La calle como escuela. Rock, guateques, bailes, robos y paseos en barca por el río. Olivita, una gitanilla de doce años es, «serpiente joven vestida de faralaes». Escenas crueles de gamberros, más bien de salvajes: violación de Olivita en el vagón de un tren. La novela concluye en un beso casi enamorado del narrador a Estrella, la amiga bizca, «cerrando previamente sus ojos con la palma de mi mano». Valladolid, siempre desdibujado, será escenario de otros muchos libros.
«Aparte algunos cuentos y novelas muy cortas, mi primera novela de infancia la pergeñé hacia los primeros años sesenta, y una vez depurada y sometida a diversos avatares, quedó en novela corta de unas cien páginas, y como tal salió a la calle en 1965 con el título de Balada de gamberros.»
«La escribí en un pequeño apartamento de General Oraa. Por las mañanas hacía yo periodismo, luego comía en un tabernón de albañiles y después de comer escribía tres o cuatro folios de mi Balada. Aún gravitaba sobre mí el socialrealismo de lustros, solo contrarrestado por la lectura desodorante de Henry Miller y los beats. Esas son las fuerzas encontradas que hay en Balada: un intento de escritura en libertad.»
«Balada de gamberros es mi primera novela y, por lo tanto, una novela corta. Digo por lo tanto porque al escritor nuevo se le suele quedar corto el material. La novedad es impaciencia y la impaciencia lleva a resumir, naturalmente. Hay escritores nuevos que hacen un primer libro muy largo, pero esto es también por impaciencia, sólo que entendida o practicada a la inversa: la impaciencia de decirlo todo de una vez. Balada de gamberros es una novela necesaria, convenientemente truncada, y me la publicó Camilo José Cela en Alfaguara, año 1965 o cosa así. Juan Ramón Jiménez lo llamaría un «borrador silvestre». Borrador silvestre de todo lo que había de ser mi literatura de infancia y provincia».
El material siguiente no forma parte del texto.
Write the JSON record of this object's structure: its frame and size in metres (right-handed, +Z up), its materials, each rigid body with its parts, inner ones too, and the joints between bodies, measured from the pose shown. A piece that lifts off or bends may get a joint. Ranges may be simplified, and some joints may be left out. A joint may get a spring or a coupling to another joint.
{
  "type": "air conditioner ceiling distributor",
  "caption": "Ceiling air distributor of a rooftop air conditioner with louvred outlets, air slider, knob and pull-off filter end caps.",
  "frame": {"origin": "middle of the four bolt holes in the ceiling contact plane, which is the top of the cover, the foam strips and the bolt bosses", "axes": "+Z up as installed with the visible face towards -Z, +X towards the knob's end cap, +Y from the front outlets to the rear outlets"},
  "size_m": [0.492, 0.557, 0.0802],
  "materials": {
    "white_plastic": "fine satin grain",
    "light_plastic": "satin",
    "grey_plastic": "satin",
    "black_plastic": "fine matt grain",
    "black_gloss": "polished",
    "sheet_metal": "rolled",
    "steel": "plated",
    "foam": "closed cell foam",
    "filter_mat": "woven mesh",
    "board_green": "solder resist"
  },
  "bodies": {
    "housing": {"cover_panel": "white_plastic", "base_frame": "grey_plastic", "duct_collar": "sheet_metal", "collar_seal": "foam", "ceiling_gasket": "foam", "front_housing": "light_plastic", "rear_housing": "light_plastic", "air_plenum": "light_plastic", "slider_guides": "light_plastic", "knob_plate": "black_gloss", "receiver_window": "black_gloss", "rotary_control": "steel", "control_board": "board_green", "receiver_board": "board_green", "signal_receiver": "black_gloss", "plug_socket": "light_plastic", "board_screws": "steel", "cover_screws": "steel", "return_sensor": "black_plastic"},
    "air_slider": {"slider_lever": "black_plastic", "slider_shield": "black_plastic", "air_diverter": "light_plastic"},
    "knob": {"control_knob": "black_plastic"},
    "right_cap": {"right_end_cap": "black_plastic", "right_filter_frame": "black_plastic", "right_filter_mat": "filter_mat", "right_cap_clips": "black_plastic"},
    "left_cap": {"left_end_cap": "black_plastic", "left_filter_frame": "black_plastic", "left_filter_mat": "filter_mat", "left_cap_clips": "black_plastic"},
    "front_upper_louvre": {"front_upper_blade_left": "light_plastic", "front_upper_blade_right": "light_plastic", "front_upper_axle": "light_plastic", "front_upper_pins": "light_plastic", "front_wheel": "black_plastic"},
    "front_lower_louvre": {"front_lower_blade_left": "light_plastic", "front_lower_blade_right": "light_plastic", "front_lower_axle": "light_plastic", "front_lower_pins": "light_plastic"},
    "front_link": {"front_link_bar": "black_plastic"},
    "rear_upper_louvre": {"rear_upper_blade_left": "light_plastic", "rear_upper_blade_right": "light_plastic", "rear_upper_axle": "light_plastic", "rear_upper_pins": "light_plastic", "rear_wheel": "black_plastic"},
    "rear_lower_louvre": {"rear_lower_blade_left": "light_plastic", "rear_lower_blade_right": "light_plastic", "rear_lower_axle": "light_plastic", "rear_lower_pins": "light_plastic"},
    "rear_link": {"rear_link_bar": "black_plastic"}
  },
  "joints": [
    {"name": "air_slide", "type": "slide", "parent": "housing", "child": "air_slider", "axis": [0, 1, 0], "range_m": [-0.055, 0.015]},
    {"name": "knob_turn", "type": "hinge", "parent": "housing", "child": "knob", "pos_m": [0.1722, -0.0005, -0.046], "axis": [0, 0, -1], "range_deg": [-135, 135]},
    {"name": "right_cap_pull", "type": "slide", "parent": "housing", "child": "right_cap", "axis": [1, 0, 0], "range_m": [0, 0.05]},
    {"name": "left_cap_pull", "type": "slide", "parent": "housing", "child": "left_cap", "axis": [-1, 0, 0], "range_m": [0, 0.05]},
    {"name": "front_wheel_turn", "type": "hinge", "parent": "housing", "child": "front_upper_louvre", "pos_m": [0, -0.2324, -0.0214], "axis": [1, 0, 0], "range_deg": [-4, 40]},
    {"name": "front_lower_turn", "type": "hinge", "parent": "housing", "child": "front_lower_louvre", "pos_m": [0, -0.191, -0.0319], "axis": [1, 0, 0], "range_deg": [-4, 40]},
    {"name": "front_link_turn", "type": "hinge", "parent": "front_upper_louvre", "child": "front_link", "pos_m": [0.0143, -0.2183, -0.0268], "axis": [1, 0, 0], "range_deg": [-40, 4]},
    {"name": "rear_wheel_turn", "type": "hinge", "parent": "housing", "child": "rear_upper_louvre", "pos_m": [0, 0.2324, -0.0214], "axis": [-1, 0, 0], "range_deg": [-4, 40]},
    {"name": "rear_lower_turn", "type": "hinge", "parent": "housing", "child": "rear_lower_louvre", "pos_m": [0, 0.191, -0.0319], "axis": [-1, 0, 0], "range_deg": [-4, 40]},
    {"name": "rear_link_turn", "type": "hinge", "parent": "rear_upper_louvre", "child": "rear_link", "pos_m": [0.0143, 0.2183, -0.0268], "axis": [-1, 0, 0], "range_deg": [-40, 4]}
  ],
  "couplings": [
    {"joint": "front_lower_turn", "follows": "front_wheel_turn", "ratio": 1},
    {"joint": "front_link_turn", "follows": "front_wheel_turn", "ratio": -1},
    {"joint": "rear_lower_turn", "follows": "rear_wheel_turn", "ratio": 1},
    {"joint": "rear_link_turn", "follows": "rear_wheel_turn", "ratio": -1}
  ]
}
«…tengo que recordar que ahora se reedita mi primera novela, Balada de gamberros, editada en los sesenta y que se refiere a la delincuencia juvenil de los cincuenta —pleno franquismo— cuando uno era una especie de Jaro de provincias vestido de ropa dada la vuelta por la Sínger de mi tía. O sea, que no nos liemos solos. Delincuencia juvenil ha habido siempre, o casi. Con motivo del centenario de Quevedo me están breando a conferencias y artículos, lo cual que El buscón y toda la picaresca son ya una movida delincuente y juvenil en el corazón carcomido del imperio y entre el oro podrido del Siglo de Oro. La soledad del corredor de fondo nos explicó hace muchos años que en la Europa industrial avanzada no sólo había delincuencia juvenil, sino que ésta era consecuencia de la industrialización.»
EL RIO se helaba todos los inviernos. Y surgía entre ambas orillas un blanco campo de batalla a donde bajaban, por entre la maleza de la orilla selvática —una orilla era toda selva y la otra casi ciudad—, los chicos de las huertas y los campos. Era un puente de hielo por donde nos llegaba la invasión de aquellos grupos hostiles y huidizos. Una especie de pastores siniestros, de sangrientos zagales que tenían otra forma de luchar y de subirse a los árboles. Usaban honda en lugar de tirador. Eran otra raza.
Una mañana, sin saber cómo, volví a encontrarme luchando junto a los chicos de San Lorenzo, en mitad del río helado. Los zagales de la orilla de allá se replegaban hacia sus arboledas. Sus piedras caían casi verticalmente sobre nosotros, o sonaban opacamente en el silencio del invierno nevado, quedando allí, negras sobre la superficie blanca del agua helada, al alcance de nuestra mano. Eran proyectiles que podíamos devolverles. Armas que se nos brindaban. En una cantera a campo abierto, las piedras arrojadas se pierden entre las piedras. Pero este intercambio de proyectiles, en el río nevado, hacía interminable la batalla.
Última reedición. Menoscuarto Ediciones. Palencia, mayo 1999.